- **Dataset extract**:
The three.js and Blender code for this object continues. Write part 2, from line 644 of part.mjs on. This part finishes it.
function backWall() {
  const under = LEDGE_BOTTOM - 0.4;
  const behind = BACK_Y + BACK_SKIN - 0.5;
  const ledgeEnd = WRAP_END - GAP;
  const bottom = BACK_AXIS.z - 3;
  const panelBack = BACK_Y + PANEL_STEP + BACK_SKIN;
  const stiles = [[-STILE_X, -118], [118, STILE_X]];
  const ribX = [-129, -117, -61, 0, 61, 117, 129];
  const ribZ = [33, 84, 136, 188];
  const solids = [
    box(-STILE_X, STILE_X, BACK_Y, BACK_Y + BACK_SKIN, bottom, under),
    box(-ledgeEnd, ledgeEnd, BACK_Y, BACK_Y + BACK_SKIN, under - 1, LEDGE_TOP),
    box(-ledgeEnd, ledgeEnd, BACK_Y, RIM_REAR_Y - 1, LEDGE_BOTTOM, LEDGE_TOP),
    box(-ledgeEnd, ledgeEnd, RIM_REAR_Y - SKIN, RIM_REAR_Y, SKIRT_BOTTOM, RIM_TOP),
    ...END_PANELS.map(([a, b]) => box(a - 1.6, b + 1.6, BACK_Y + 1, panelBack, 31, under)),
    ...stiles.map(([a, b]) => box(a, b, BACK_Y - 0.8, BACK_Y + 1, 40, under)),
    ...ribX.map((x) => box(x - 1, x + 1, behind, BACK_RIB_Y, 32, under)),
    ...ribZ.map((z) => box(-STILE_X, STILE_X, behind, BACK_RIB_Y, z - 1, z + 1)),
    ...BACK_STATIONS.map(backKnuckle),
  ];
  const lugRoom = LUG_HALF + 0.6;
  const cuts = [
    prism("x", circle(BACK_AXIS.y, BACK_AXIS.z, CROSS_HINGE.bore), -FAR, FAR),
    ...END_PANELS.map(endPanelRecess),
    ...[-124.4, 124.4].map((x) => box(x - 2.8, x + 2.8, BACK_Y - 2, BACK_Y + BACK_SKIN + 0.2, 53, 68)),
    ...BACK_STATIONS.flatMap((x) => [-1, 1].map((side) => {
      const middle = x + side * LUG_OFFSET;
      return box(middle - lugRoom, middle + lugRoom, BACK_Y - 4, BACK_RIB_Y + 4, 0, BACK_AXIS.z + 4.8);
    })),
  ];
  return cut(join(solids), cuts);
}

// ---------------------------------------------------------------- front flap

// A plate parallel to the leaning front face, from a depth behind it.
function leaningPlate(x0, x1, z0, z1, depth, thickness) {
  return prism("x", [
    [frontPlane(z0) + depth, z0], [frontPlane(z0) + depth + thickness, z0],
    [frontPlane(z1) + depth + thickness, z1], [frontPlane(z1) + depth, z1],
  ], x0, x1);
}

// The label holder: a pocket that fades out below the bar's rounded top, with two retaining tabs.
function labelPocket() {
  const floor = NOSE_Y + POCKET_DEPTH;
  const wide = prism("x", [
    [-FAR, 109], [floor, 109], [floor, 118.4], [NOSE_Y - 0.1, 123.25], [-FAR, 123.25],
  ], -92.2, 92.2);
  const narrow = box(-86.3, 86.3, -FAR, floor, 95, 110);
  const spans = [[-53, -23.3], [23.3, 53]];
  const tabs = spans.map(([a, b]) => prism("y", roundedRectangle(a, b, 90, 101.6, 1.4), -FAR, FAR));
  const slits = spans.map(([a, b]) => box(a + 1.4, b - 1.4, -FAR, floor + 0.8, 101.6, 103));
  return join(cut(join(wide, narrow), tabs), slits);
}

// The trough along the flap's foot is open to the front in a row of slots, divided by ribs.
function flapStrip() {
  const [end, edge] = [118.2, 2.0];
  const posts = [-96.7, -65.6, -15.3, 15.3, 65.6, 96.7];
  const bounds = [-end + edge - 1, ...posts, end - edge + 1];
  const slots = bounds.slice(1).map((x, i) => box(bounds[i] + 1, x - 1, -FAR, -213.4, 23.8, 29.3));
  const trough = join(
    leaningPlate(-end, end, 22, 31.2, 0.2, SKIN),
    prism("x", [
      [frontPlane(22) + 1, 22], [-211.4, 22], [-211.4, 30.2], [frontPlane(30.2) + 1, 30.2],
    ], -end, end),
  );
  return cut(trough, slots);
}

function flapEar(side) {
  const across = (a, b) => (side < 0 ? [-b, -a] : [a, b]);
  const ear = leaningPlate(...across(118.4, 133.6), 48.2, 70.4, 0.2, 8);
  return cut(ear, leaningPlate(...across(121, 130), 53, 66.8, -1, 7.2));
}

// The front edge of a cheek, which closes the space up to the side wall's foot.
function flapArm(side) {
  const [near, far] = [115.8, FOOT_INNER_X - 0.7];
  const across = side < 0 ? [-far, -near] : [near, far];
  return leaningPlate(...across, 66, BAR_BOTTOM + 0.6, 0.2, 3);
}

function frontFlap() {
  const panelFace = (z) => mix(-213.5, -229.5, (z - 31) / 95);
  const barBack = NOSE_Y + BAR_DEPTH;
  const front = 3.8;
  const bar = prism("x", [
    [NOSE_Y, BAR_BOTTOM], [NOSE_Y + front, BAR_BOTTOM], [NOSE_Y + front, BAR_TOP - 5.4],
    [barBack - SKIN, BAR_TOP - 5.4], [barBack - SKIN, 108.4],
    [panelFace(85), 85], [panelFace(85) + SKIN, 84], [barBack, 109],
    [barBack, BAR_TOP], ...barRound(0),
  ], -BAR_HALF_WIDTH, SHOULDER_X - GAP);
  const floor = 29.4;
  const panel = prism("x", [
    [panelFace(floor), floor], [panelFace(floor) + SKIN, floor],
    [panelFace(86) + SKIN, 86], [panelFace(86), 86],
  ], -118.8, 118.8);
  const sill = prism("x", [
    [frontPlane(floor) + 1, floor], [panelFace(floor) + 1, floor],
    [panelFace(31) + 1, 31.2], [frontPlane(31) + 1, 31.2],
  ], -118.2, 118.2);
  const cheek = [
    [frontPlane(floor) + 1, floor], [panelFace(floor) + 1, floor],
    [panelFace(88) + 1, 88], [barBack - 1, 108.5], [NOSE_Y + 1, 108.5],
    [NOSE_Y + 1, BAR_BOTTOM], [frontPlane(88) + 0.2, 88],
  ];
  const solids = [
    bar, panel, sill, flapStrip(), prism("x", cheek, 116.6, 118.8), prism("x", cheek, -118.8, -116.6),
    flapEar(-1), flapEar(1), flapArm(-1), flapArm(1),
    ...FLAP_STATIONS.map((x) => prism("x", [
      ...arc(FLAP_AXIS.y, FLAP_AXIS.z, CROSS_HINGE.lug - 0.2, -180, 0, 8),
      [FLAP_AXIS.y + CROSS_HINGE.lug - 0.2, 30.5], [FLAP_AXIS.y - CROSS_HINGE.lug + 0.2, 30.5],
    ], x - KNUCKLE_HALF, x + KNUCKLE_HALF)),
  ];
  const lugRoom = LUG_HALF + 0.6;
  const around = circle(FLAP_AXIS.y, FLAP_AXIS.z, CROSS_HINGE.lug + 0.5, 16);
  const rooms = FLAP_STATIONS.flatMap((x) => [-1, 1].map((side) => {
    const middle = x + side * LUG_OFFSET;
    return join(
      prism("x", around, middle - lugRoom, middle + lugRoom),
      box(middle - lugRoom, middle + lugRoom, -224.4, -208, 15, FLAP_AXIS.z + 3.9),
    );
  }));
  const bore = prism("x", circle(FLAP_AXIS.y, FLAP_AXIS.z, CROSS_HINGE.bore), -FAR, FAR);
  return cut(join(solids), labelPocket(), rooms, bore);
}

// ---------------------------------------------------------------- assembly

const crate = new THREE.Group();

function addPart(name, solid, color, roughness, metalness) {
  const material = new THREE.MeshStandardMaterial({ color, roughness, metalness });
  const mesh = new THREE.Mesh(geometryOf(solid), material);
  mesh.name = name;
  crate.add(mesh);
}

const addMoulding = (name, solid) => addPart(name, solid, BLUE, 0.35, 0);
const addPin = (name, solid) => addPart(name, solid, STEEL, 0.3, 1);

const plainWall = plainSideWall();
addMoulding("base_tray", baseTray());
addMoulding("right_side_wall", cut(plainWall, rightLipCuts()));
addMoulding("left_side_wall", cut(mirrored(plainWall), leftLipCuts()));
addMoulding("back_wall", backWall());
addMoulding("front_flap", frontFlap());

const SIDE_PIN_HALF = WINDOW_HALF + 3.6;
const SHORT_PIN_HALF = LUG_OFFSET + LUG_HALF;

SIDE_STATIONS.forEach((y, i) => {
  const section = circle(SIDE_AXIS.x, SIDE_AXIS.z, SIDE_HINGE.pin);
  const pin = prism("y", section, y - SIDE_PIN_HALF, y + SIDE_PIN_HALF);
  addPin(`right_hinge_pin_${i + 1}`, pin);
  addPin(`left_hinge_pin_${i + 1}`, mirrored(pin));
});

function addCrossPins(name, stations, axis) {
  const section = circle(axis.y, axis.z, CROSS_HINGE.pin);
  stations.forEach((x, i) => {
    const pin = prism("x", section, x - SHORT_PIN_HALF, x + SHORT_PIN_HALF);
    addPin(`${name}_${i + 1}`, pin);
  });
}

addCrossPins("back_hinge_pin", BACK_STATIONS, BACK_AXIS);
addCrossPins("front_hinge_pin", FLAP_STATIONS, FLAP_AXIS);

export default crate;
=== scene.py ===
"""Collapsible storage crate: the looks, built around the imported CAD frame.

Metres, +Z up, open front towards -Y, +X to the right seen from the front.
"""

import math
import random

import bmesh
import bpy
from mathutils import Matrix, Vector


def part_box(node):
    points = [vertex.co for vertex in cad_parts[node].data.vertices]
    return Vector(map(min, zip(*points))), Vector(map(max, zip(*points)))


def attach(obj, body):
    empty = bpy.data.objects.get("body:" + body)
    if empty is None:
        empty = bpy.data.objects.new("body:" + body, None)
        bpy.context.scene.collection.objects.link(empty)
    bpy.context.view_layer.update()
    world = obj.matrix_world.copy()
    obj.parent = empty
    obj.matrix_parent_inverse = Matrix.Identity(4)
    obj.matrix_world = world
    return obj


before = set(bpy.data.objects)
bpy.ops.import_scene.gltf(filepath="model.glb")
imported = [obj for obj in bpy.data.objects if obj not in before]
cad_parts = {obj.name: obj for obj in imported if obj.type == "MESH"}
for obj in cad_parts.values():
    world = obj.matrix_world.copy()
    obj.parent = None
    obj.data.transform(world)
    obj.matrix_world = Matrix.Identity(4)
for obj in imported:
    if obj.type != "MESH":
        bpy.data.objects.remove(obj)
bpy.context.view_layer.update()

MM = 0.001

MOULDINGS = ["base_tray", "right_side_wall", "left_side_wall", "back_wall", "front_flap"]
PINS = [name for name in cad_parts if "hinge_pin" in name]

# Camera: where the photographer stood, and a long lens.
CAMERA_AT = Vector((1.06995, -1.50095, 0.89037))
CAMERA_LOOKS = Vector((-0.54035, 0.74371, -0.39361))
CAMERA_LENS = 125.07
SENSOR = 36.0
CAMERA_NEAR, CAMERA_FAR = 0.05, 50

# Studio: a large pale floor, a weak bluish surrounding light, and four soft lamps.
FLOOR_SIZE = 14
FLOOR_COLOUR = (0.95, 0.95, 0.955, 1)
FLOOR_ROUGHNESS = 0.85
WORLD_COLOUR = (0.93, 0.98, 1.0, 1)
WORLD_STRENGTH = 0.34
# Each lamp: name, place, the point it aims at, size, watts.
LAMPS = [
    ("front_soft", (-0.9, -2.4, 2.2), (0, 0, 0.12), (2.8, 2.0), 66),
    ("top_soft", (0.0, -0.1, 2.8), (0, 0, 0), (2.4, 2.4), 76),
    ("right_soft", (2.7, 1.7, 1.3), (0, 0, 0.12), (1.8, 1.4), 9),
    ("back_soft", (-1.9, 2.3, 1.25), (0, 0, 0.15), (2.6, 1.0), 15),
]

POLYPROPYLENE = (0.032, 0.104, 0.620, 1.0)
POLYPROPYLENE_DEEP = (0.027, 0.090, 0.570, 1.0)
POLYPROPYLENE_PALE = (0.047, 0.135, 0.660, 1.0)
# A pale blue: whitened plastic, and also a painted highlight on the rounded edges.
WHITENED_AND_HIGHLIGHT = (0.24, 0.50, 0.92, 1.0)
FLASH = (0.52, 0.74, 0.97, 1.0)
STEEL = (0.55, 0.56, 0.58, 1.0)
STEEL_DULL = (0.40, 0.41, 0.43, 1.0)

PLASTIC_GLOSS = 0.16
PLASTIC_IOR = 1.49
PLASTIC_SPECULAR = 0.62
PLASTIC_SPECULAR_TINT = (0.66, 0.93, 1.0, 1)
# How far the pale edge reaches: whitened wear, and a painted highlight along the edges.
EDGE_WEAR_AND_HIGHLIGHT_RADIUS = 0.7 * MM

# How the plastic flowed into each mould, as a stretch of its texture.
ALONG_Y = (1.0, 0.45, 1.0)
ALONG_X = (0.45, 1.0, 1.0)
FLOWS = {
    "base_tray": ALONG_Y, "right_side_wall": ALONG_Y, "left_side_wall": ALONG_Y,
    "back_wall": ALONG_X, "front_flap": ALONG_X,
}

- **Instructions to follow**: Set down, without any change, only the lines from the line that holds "obj.data.transform(world)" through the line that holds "CAMERA_NEAR, CAMERA_FAR = 0.05, 50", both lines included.

- **Result of this task**:
    obj.data.transform(world)
    obj.matrix_world = Matrix.Identity(4)
for obj in imported:
    if obj.type != "MESH":
        bpy.data.objects.remove(obj)
bpy.context.view_layer.update()

MM = 0.001

MOULDINGS = ["base_tray", "right_side_wall", "left_side_wall", "back_wall", "front_flap"]
PINS = [name for name in cad_parts if "hinge_pin" in name]

# Camera: where the photographer stood, and a long lens.
CAMERA_AT = Vector((1.06995, -1.50095, 0.89037))
CAMERA_LOOKS = Vector((-0.54035, 0.74371, -0.39361))
CAMERA_LENS = 125.07
SENSOR = 36.0
CAMERA_NEAR, CAMERA_FAR = 0.05, 50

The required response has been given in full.